Michelle Dickinson: Why working from home is exhausting us

Author
Newstalk ZB/Michelle Dickinson,
Publish Date
Sun, 26 Sep 2021, 12:27PM

Another week of working from home for many of us, and science says we might be pretty exhausted by now. 

The reason: "Zoom fatigue" - a feeling of being drained and lacking energy following a day of virtual meetings. 

The research published a study in the Journal of Applied Psychology found that it's not the virtual meetings that are tiring, but having your camera on during a virtual meeting that exhausts you. 

Participants who attended the same virtual meetings, but with their cameras off actually engaged more and were less tired at the end of the day! 

So, what is causing this video exhaustion? 

1) Excessive amounts of close-up eye contact is highly intense. 

In an in-person meeting, people look around, take notes and shift their gaze. However, on video calls, everyone is looking at everyone, all the time, and eye contact with others is constant and stressful. 

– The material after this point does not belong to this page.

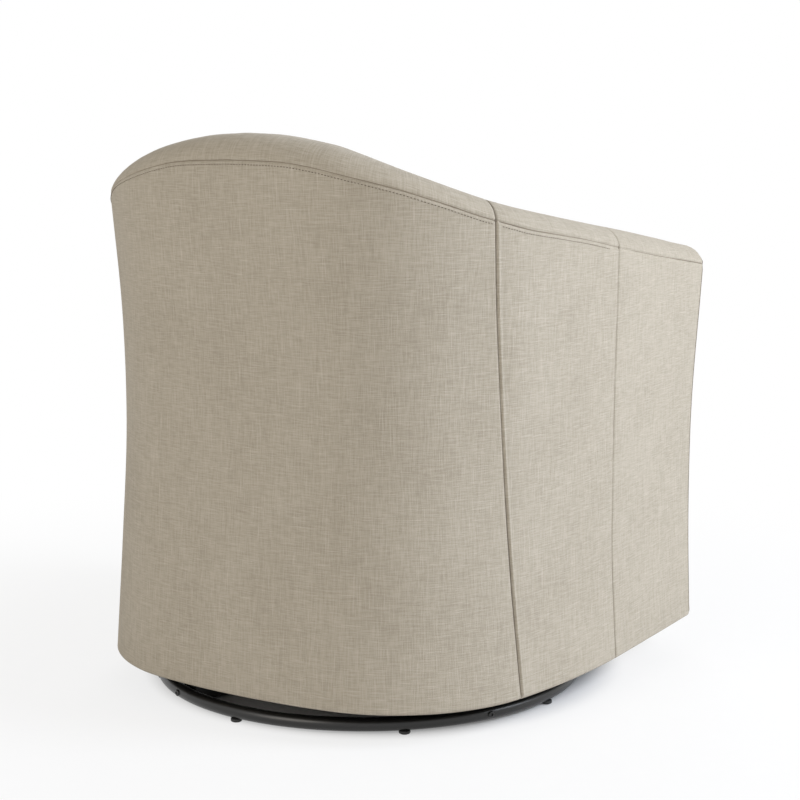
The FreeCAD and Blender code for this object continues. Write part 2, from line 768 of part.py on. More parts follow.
def cushion_form(inset):
    """Boxed cushion with drawn-in sides, soft edges and a crown, or its inside at a distance within it."""
    front = front_y(CUSHION_Z) + CUSHION_SETBACK
    outline = inside_outline(CUSHION_CLEARANCE, CUSHION_Z, front, CUSHION_CORNER)
    middle = (max(p.y for p in outline) + front) / 2
    half_x = max(p.x for p in outline)
    half_y = middle - front
    low = CUSHION_Z + inset
    high = CUSHION_TOP - CUSHION_CROWN
    top = CUSHION_TOP - inset
    levels = ((low, 12.0), (low + 4, 4.0), (low + 12, 1.0), ((low + high) / 2, 4.0), (high - 6, 0.0),
              (high + 0.2 * (top - high), 6.0), (high + 0.55 * (top - high), 32.0), (top, 110.0))
    rings = []
    for z, ease in levels:
        across = 1 - (ease + inset) / half_x
        along = 1 - (ease + inset) / half_y
        rings.append([Vector(p.x * across, middle + (p.y - middle) * along, z) for p in outline])
    return facets(rings)


def cushion():
    outside = cushion_form(0.0)
    skin = outside.cut(cushion_form(CUSHION_COVER))
    reach = HALF_WIDTH + 50
    under = CUSHION_Z + CUSHION_PANEL_EDGE
    over = CUSHION_TOP - CUSHION_CROWN - CUSHION_PANEL_EDGE / 2
    save("seat_cushion_bottom_panel", skin.common(box(-reach, reach, -reach - 50, reach, CUSHION_Z - 1, under)))
    save("seat_cushion_boxing", skin.common(box(-reach, reach, -reach - 50, reach, under + 0.1, over)))
    save("seat_cushion_top_panel", skin.common(box(-reach, reach, -reach - 50, reach, over + 0.1, CUSHION_TOP + 1)))
    save("seat_cushion_foam", cushion_form(CUSHION_COVER + GAP))


def dust_cover():
    hole = PLATE_SIDE / 2 + DUST_CLEARANCE
    sheet = plan_prism(rim_depth, FRAME_FRONT, RIM_Z - GAP / 2 - DUST_THICKNESS, RIM_Z - GAP / 2)
    save("dust_cover", sheet.cut(box(-hole, hole, -hole, hole, 0, RIM_TOP)))


def swivel_rails():
    inside = plan_prism(COVER + GAP + RIM_WIDTH + GAP / 3, FRAME_FRONT - RIM_WIDTH - GAP / 3, RIM_Z,
                        RIM_Z + SWIVEL_RAIL_HEIGHT)
    near = SWIVEL_RAIL_X - SWIVEL_RAIL_WIDTH / 2
    rail = box(near, near + SWIVEL_RAIL_WIDTH, -FRONT_REACH, BACK_REACH, RIM_Z, RIM_Z + SWIVEL_RAIL_HEIGHT)
    rail = rail.common(inside)
    for x, y in upper_holes():
        rail = rail.cut(disc(BOLT_RADIUS + GAP / 3, RIM_Z - 1, RIM_Z + BOLT_LENGTH, x, y))
    save_pair("swivel_rail", rail)


# Base
def base_ring():
    """Round bar bent to a ring, drawn with flat sides, with a hole for each screw."""
    corner = RING_TUBE / 2 / math.cos(math.pi / RING_SIDES)
    turns = [2 * math.pi * (k + 0.5) / RING_SIDES for k in range(RING_SIDES)]
    rings = []
    for k in range(RING_STEPS):
        x, y = around(ARM_TURN + 2 * math.pi * (k + 0.5) / RING_STEPS, 1.0)
        rings.append([Vector(x * (RING_RADIUS + corner * math.cos(a)), y * (RING_RADIUS + corner * math.cos(a)),
                             RING_Z + corner * math.sin(a)) for a in turns])
    ring = facets(rings, True)
    for angle in arm_angles():
        hole = rounded(RING_SCREW_RADIUS + JOINT_GAP, RING_RADIUS - RING_TUBE, RING_RADIUS + RING_TUBE)
        ring = ring.cut(laid_out(hole, angle))
    save("base_ring", ring)


def laid_out(upright, angle):
    """Turn a piece that stands on the axis so that it points outward at the height of the ring."""
    upright.rotate(Vector(0, 0, 0), Vector(1, 0, 0), 90)
    upright.rotate(Vector(0, 0, 0), Vector(0, 0, 1), math.degrees(angle))
    upright.translate(Vector(0, 0, RING_Z))
    return upright


def cross_arms():
    """Two tubes that cross inside the ring."""
    half = ARM_TUBE_WIDTH / 2
    wall = ARM_TUBE_WALL
    turn = math.degrees(ARM_TURN) - 90
    tubes = []
    cores = []
    for k in range(2):
        tube = box(-RING_RADIUS, RING_RADIUS, -half, half, GLIDE_HEIGHT, ARM_TOP)
        core = box(-RING_RADIUS, RING_RADIUS, -half + wall, half - wall, GLIDE_HEIGHT + wall, ARM_TOP - wall)
        for piece, group in ((tube, tubes), (core, cores)):
            piece.rotate(Vector(0, 0, 0), Vector(0, 0, 1), turn + 90 * k)
            group.append(piece)
    cross = tubes[0].fuse(tubes[1]).cut(cores[0].fuse(cores[1]))
    reach = RING_RADIUS - RING_TUBE / 2 - 2 * JOINT_GAP
    half_step = math.pi / RING_STEPS
    cross = cross.common(rounded(reach, 0, ARM_TOP + 1, 0, 0, RING_STEPS, ARM_TURN - math.pi / 2 + half_step))
    cross = cross.cut(disc(EYELET_FLANGE + GAP, ARM_TOP - wall - 1, ARM_TOP + 1))
    for x, y in lower_holes():
        cross = cross.cut(disc(BOLT_RADIUS + GAP, ARM_TOP - wall - 1, ARM_TOP + 1, x, y))
    save("base_cross_arms", cross)


def ring_screws():
    """Cap screws through the ring into the ends of the cross arms."""
    screws = []
    face = RING_RADIUS + RING_TUBE / 2 + JOINT_GAP
    for angle in arm_angles():
        screw = rounded(RING_SCREW_HEAD, face, face + RING_SCREW_HEAD_HEIGHT)
        screw = screw.fuse(rounded(RING_SCREW_RADIUS, face - RING_SCREW_LENGTH, face))
        screws.append(laid_out(screw, angle))
    save("ring_screws", Part.makeCompound(screws))


def base_glides():
    """Buttons with eased edges under the ring, seated against the bar."""
    glides = []
    for k in range(GLIDE_COUNT):
        x, y = around(BASE_TURN + 2 * math.pi * k / GLIDE_COUNT, RING_RADIUS)
        rings = []
        for radius, z in ((GLIDE_RADIUS - GLIDE_EASE, 0.0), (GLIDE_RADIUS, GLIDE_EASE),
                          (GLIDE_RADIUS, GLIDE_HEIGHT - JOINT_GAP)):
            turns = [2 * math.pi * j / ROUND_SIDES for j in range(ROUND_SIDES)]
            rings.append([Vector(x + radius * math.cos(a), y + radius * math.sin(a), z) for a in turns])
        glides.append(facets(rings))
    save("base_glides", Part.makeCompound(glides))


def arm_angles():
    return [ARM_TURN + math.pi / 2 * k for k in range(4)]


def lower_holes():
    reach = (PLATE_SIDE / 2 - BOLT_HOLE_INSET) * math.sqrt(2)
    return [around(angle, reach) for angle in arm_angles()]


def upper_holes():
    reach = PLATE_SIDE / 2 - BOLT_HOLE_INSET
    return [(x, y) for x in (-reach, reach) for y in (-reach, reach)]


def plate_blank(low, high):
    half = PLATE_SIDE / 2
    inner = half - PLATE_CORNER
    corners = ((-half, -inner), (-inner, -half), (inner, -half), (half, -inner),
               (half, inner), (inner, half), (-inner, half), (-half, inner))
    points = [Vector(x, y, low) for x, y in corners]
    return prism(Part.makePolygon(points + [points[0]]), Vector(0, 0, high - low))


def race(low, high):
    """Flat band of a plate that the balls run on."""
    band = rounded(RACE_RADIUS + RACE_WIDTH / 2, low, high, sides=RACE_SIDES)
    return band.cut(rounded(RACE_RADIUS - RACE_WIDTH / 2, low - 1, high + 1, sides=RACE_SIDES))


def ball(x, y):
    """Ball as bands of flat faces."""
    rings = []
    for band in range(1, BALL_BANDS):
        tilt = math.pi * band / BALL_BANDS
        r = BALL_RADIUS * math.sin(tilt)
        z = BALL_Z - BALL_RADIUS * math.cos(tilt)
        turns = [2 * math.pi * k / BALL_SIDES for k in range(BALL_SIDES)]
        rings.append([Vector(x + r * math.cos(a), y + r * math.sin(a), z) for a in turns])
    return facets(rings)


def swivel_bearing():
    """Two pressed plates with grooved bands, the balls and cage between them, and the eyelet that holds them."""
    lower = plate_blank(ARM_TOP, ARM_TOP + PLATE_THICKNESS)
    lower.rotate(Vector(0, 0, 0), Vector(0, 0, 1), math.degrees(ARM_TURN) - 45)
    for x, y in lower_holes():
        lower = lower.cut(disc(BOLT_RADIUS + GAP, 0, RIM_Z, x, y))
    lower = lower.fuse(race(ARM_TOP + PLATE_THICKNESS - 1, BALL_Z - BALL_RADIUS - BALL_CLEARANCE)).removeSplitter()
    save("swivel_lower_plate", lower.cut(disc(EYELET_RADIUS + JOINT_GAP, 0, RIM_Z)))

    upper = plate_blank(RIM_Z - PLATE_THICKNESS, RIM_Z)
    for x, y in upper_holes():
        upper = upper.cut(disc(BOLT_RADIUS + GAP, 0, RIM_TOP, x, y))
    upper = upper.fuse(race(BALL_Z + BALL_RADIUS + BALL_CLEARANCE, RIM_Z - PLATE_THICKNESS + 1)).removeSplitter()
    save("swivel_upper_plate", upper.cut(disc(EYELET_RADIUS + RUNNING_CLEARANCE, 0, RIM_TOP)))

    low = BALL_Z - CAGE_THICKNESS / 2
    cage = rounded(RACE_RADIUS + CAGE_WIDTH / 2, low, low + CAGE_THICKNESS, sides=RACE_SIDES)
    cage = cage.cut(rounded(RACE_RADIUS - CAGE_WIDTH / 2, 0, RIM_Z, sides=RACE_SIDES))
    balls = []
    for k in range(BALL_COUNT):
        x, y = around(2 * math.pi * k / BALL_COUNT, RACE_RADIUS)
        half = BALL_RADIUS + BALL_CLEARANCE
        cage = cage.cut(box(x - half, x + half, y - half, y + half, 0, RIM_Z))
        balls.append(ball(x, y))
    save("ball_cage", cage)
    save("bearing_balls", Part.makeCompound(balls))

    under = ARM_TOP - EYELET_FLANGE_THICKNESS
    over = RIM_Z + GAP
    sides = 2 * ROUND_SIDES
    eyelet = rounded(EYELET_RADIUS, under, over + EYELET_FLANGE_THICKNESS, sides=sides)
    eyelet = eyelet.fuse(rounded(EYELET_FLANGE, under, ARM_TOP - JOINT_GAP / 2, sides=sides))
    eyelet = eyelet.fuse(rounded(EYELET_FLANGE, over, over + EYELET_FLANGE_THICKNESS, sides=sides))
    eyelet = eyelet.cut(rounded(EYELET_RADIUS - EYELET_WALL, 0, RIM_TOP, sides=sides))
    save("swivel_eyelet", eyelet.removeSplitter())


def hexagon(across, low, high, x, y):
    return rounded(across / math.sqrt(3), low, high, x, y, 6)


def plate_bolts():
    """Hexagon bolts of the two plates: the lower ones have nuts inside the tubes, the upper ones go into the rails."""
    top = ARM_TOP + PLATE_THICKNESS + JOINT_GAP
    nut_top = ARM_TOP - ARM_TUBE_WALL - JOINT_GAP
    lower = []
    for x, y in lower_holes():
        bolt = hexagon(2 * BOLT_HEAD, top, top + BOLT_HEAD_HEIGHT, x, y)
        lower.append(bolt.fuse(rounded(BOLT_RADIUS, nut_top - NUT_HEIGHT - 1, top, x, y)))
        nut = hexagon(2 * BOLT_HEAD, nut_top - NUT_HEIGHT, nut_top, x, y)
        lower.append(nut.cut(rounded(BOLT_RADIUS + JOINT_GAP, 0, ARM_TOP, x, y)))
    save("lower_plate_bolts", Part.makeCompound(lower))
    under = RIM_Z - PLATE_THICKNESS - JOINT_GAP
    upper = []
    for x, y in upper_holes():
        head = hexagon(2 * BOLT_HEAD, under - BOLT_HEAD_HEIGHT, under, x, y)
        upper.append(head.fuse(rounded(BOLT_RADIUS, under, RIM_Z + BOLT_LENGTH - 2, x, y)))
    save("upper_plate_bolts", Part.makeCompound(upper))


def save(name, shape):
    shape.translate(Vector(0, AXIS_Y, 0))
    if len(shape.Solids) == 1:
        shape = shape.Solids[0]
    shape.exportStep("parts/" + name + ".step")
    print(name, len(shape.Solids), "solids", round(shape.Volume / 1000, 1), "cm3", "valid", shape.isValid())


def save_pair(name, left):
    """Save a piece of the sitter's left side and its mirror image."""
    right = mirrored(left)
    save(name + "_left", left)
    save(name + "_right", right)


SIDES = (("left", 1), ("right", -1))

os.makedirs("parts", exist_ok=True)
base_ring()
cross_arms()
ring_screws()
base_glides()
swivel_bearing()
plate_bolts()
bottom_rim()
swivel_rails()
seat_rim()
frame()
arm_boards()
back_webbing()
seat_webbing()
deck()
border()
inside_foams()
roll_foams()
arm_facings()
outside_covers()
roll_covers()
inside_covers()
dust_cover()
cushion()
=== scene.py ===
import math

import bmesh
import bpy
from mathutils import Matrix, Vector, noise
from mathutils.bvhtree import BVHTree


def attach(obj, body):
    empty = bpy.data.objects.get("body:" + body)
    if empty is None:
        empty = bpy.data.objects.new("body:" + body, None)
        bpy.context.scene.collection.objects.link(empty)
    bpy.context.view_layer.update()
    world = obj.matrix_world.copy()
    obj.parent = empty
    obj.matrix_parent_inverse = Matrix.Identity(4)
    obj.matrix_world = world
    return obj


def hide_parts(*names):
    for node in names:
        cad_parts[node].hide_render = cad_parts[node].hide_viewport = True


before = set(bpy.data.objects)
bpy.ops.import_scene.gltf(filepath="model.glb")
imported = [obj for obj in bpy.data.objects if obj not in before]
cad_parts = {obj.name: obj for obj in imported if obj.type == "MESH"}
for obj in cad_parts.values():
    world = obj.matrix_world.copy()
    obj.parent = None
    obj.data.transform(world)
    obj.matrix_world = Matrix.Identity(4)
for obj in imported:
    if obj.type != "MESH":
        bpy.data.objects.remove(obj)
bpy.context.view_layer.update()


# The plan of the chair: the hem is a shallow arc across the back, two tight arcs round the corners and two
# nearly straight sides, all tangent. It is the line that the bottom board is sawn to, and every cover hangs
# from it. A place on the wall is a distance along the hem, a depth inside it and a height.
AXIS_Y = 0.03825
BACK_REACH = 0.334
FRONT_REACH = 0.369
HALF_WIDTH = 0.3655
BACK_RADIUS = 0.965
CORNER_RADIUS = 0.239
SIDE_RADIUS = 1.136
CORNER_END = math.radians(78.1)
SIDE_END = math.radians(91.65)
HEM_Z = 0.045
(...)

Also depending on your monitor size faces on videoconferencing calls can appear too large for comfort again stressing us out. 

2) Seeing yourself during video chats constantly in real-time is fatiguing. 

Imagine if somebody was following you around with a mirror constantly – so that while you were talking to people and making decisions you were seeing yourself in a mirror. That's what it's like on video calls, and studies show when we see a reflection of yourself, you are more critical of yourself. 

3) Video chats dramatically reduce our usual mobility. 

People usually move around when they are on a phone call and doodle in meetings, but video calls force us to sit in one place for long periods without moving. 

4) The cognitive load is much higher in video chats. 

In real life, nonverbal communication is natural but in video chats, we have to work harder to send and receive signals like nodding our head excessively or adding a thumbs up to agree. 

So, what are the tips to help reduce stress while we still work remote: 

Give yourself audio only breaks where you turn off your camera and and screen and just interact with the meeting through audio.  

Reduce the size of the video software so faces aren't bigger than they would be in real life. 

Move the camera field of view so you have space to doodle and move your arms around in a meeting. 

Once your camera is set up, turn off the view of yourself so you aren't over-analyzing your reflection.